Visitare posti mai visti, spinti dalla curiosità. Nascondere qualcosa con l’intenzione che qualcuno lo ritrovi. Un nuovo appassionante hobby che, nella sua estrema semplicità, unisce gioco, cultura ed attività all’aria aperta: questo è il geocaching. Si tratta di uno dei tanti neologismi anglofoni di moderna invenzione creati appositamente per dare un nome a qualcosa che già esisteva, ma che è stato rivisitato per adattarsi ai tempi e integrarsi con le tecnologie di nuova generazione. Una caccia al tesoro su scala mondiale, basata soprattutto sull’uso del GPS, nata negli Stati Uniti nel 2000 non tanto come gioco, ma come test da parte di alcuni utenti di un gruppo di discussione su Internet che volevano verificare quanto fossero precisi i dispositivi satellitari dopo l’eliminazione, da parte del Governo americano, delle “restrizioni” imposte nei GPS ad uso civile che fino ad allora restituivano la posizione con un’imprecisione di svariate decine di metri.
“Geo” da geografia e “caching” dal francese cacher, che significa “nascondere”, ma anche con un chiaro riferimento informatico alla memoria “cache” dei computer per sottolineare la componente tecnologica del gioco. I partecipanti, detti geocacher, si registrano su una delle piattaforme online disponibili, come www.geocaching.com. I giocatori, denominati “hider” si recano in un determinato posto, scelto per bellezza, storia o motivi di altra natura e in quel luogo nascondono un contenitore, detto cache, al cui interno inseriscono un blocchetto/foglio per raccogliere le firme e magari qualche altro oggetto, se le dimensioni del contenitore lo permettono. A questo punto rilevano le coordinate precise del luogo e registrano la cache sulla piattaforma online, fornendo le coordinate e la descrizione del post affinché altri partecipanti, detti “seeker”, possano ritrovare quel contenitore attraverso l’uso di un GPS. Una volta rinvenuta la cache firmano il blocchetto (in gergo “logbook”) e provvedono a inserire online l’esito positivo della loro ricerca. In caso contrario è possibile riportare il mancato ritrovamento, magari segnalando la probabilità che il contenitore sia stato rimosso. In ogni caso, un ruolo non esclude l’altro e si può essere all’occorrenza sia “hider” che “seeker”.

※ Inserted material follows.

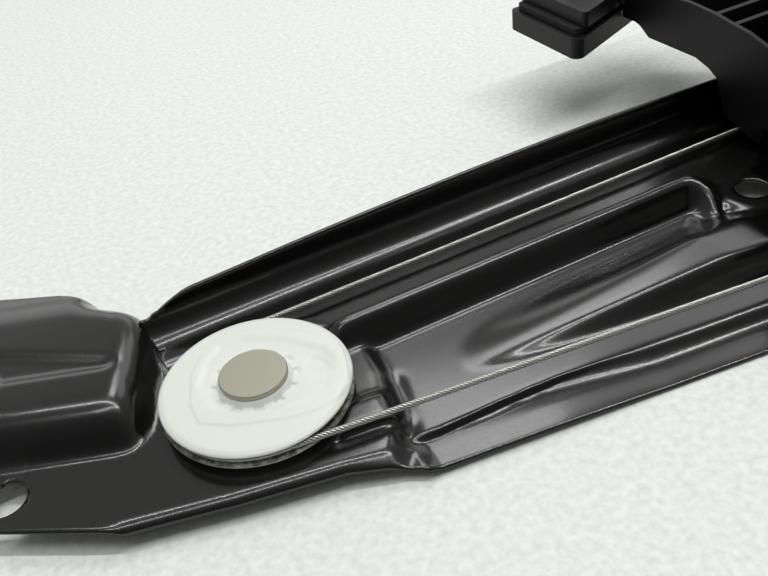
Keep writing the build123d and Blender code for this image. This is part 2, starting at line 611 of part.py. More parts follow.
def make_clamp_bolt(side):
    """Bolt with a flanged hexagon head on the plate."""
    place = Pos(BOLT_X, STRAND_Y + BOLT_D, 0)
    bottom = ARM_BOTTOM_Z - 4.0
    bolt = ring(CLAMP_BOLT_R, 0, bottom, PLATE_TOP_Z) + ring(7.0, 0, PLATE_TOP_Z, PLATE_TOP_Z + 1.2)
    head = extrude(Pos(0, 0, PLATE_TOP_Z) * RegularPolygon(5.0, 6, major_radius=False), amount=5.2)
    return far_or_near(place * (bolt + head), side)


def make_clamp_nut(side):
    place = Pos(BOLT_X, STRAND_Y + BOLT_D, ARM_BOTTOM_Z - 3.2)
    nut = extrude(RegularPolygon(5.0, 6, major_radius=False), amount=3.2)
    return far_or_near(place * (nut - Cylinder(CLAMP_BOLT_R, 20)), side)


# ---------------------------------------------------------------- the assembly

save(make_rail(), "guide_rail")
pulley = make_pulley()
rivet = make_rivet()
washer = ring(SEAT_WASHER_R, RIVET_R + 0.1, 0.02, WASHER)
for shape, name in ((pulley, "pulley"), (rivet, "pulley_rivet"), (washer, "pulley_washer")):
    lower, upper = at_pulleys(shape)
    save(lower, "lower_" + name)
    save(upper, "upper_" + name)

save(make_drum(), "cable_drum")
save(make_housing(), "drum_housing")
save(make_bearing_ring(), "drum_bearing_ring")
save(make_motor_inserts(), "motor_inserts")
for side, name in ((1, "lower"), (-1, "upper")):
    save(nipple_place(side) * Cylinder(NIPPLE_BARREL_R, NIPPLE_BARREL), name + "_drum_nipple")

save(make_cable(CARRIER_REST_X, 1), "lower_cable")
save(mirror(make_cable(-CARRIER_REST_X, -1), about=Plane.YZ), "upper_cable")

save(make_carrier(), "carrier")
save(make_end_block(), "cable_end_block")
for side, name in ((-1, "lower"), (1, "upper")):
    save(make_carrier_nipple(side), name + "_carrier_nipple")
    save(make_shoe(side), name + "_guide_shoe")
for side, name in ((1, "far"), (-1, "near")):
    save(make_jaw(side), name + "_clamp_jaw")
    save(make_pad(side), name + "_clamp_pad")
    save(make_clamp_bolt(side), name + "_clamp_bolt")
    save(make_clamp_nut(side), name + "_clamp_nut")
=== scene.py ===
import json
from math import acos, asin, atan2, cos, hypot, pi, radians, sin, tan

import bmesh
import bpy
import numpy as np
from mathutils import Matrix, Vector


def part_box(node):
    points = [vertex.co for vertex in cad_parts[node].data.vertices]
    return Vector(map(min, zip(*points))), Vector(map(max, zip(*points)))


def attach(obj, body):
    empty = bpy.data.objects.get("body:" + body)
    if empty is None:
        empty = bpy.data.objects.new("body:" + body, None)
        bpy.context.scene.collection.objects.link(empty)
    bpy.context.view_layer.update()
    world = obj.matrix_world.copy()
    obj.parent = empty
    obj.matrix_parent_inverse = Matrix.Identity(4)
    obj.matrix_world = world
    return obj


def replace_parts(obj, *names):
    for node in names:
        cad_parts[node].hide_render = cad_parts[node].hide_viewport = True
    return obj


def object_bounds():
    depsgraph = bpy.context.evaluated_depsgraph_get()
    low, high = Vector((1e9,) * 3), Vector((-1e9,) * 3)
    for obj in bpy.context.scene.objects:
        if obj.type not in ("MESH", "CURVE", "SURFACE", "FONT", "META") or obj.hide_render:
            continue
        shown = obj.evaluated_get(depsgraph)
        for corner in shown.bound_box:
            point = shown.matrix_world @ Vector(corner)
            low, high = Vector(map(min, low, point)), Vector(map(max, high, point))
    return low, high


# A cable window regulator on its back. X runs along the rail, Y across it towards the guide
# flange, Z up. The origin is on the drum's axis, level with the pulley seats. Objects are in metres.
# Sizes of the plate, the pulleys and the cables are in millimetres, and MM turns them into metres.
#
# The plate's forms are written for its lower half, in the pulley's own directions: u is measured
# along the rail from the pulley's axis towards the drum, w across it towards the flange. The upper
# half mirrors the lower one.

MM = 0.001
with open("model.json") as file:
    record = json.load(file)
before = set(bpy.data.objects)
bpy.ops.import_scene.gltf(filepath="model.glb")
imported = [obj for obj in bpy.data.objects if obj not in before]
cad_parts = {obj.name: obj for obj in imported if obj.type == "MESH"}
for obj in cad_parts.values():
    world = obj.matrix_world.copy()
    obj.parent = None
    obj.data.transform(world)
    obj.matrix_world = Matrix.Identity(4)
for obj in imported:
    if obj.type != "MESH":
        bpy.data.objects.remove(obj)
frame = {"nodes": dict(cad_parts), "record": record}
cad_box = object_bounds()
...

La caccia al tesoro esiste da sempre, erano piene di tesori anche le tombe dei faraoni, la praticavano i pirati così come i pionieri nel West. Si andava alla ricerca di un misterioso Santo Graal ai tempi di Re Artù e famosi sono i messaggi nella bottiglia di naufraghi e marinai. Cambiano gli oggetti nascosti, si modificano i metodi per trovarli, ma la ricerca rimane una costante e il progresso ci porta ad un livello decisamente superiore che unisce allo spirito della caccia al tesoro, anche la condivisione sociale, l’utilizzo della tecnologia e la conoscenza della lingua inglese come koiné per comprendere gli indizi altrui e lasciarne di nuovi.
A qualcuno potrà sembrare insensato, infantile, persino stupido, tuttavia resta, a differenza di altri passatempi, innocuo e privo di componenti violente. Anzi, è uno sport davvero istruttivo, in grado di insegnare la condivisione e il rispetto per l’ambiente e le persone. Esistono, infatti, delle vere e proprie norme di comportamento da rispettare per non peccare di maleducazione e per rendere il gioco gradevole a tutti. Così come in ufficio postale ognuno è tenuto a rispettare in fila il proprio turno, nell’ambito di questo sport è previsto che una volta rinvenuto il contenitore nascosto, esso non venga rimosso o spostato altrove. Si può prenderne il contenuto, a patto di integrarlo con altri oggetti e aggiornare la modifica effettuata sul sito ufficiale. Per rispetto all’ambiente si invita a non scavare e a non deturpare il paesaggio per meglio mimetizzare la presenza del “tesoro” e, poiché gli oggetti nascosti sono alla portata di tutti, si invita a sceglierne di adatti anche ai bambini. Anche la scelta della location dovrebbe tener conto della sicurezza e in nessun modo creare situazioni in cui il rischio di farsi male è alto. Giusto per capirsi, è meglio nascondere qualcosa nel tronco cavo di un albero che sulla cima scoscesa di un monte.
Perché non provare? Dopo tutto, “chi cerca trova”!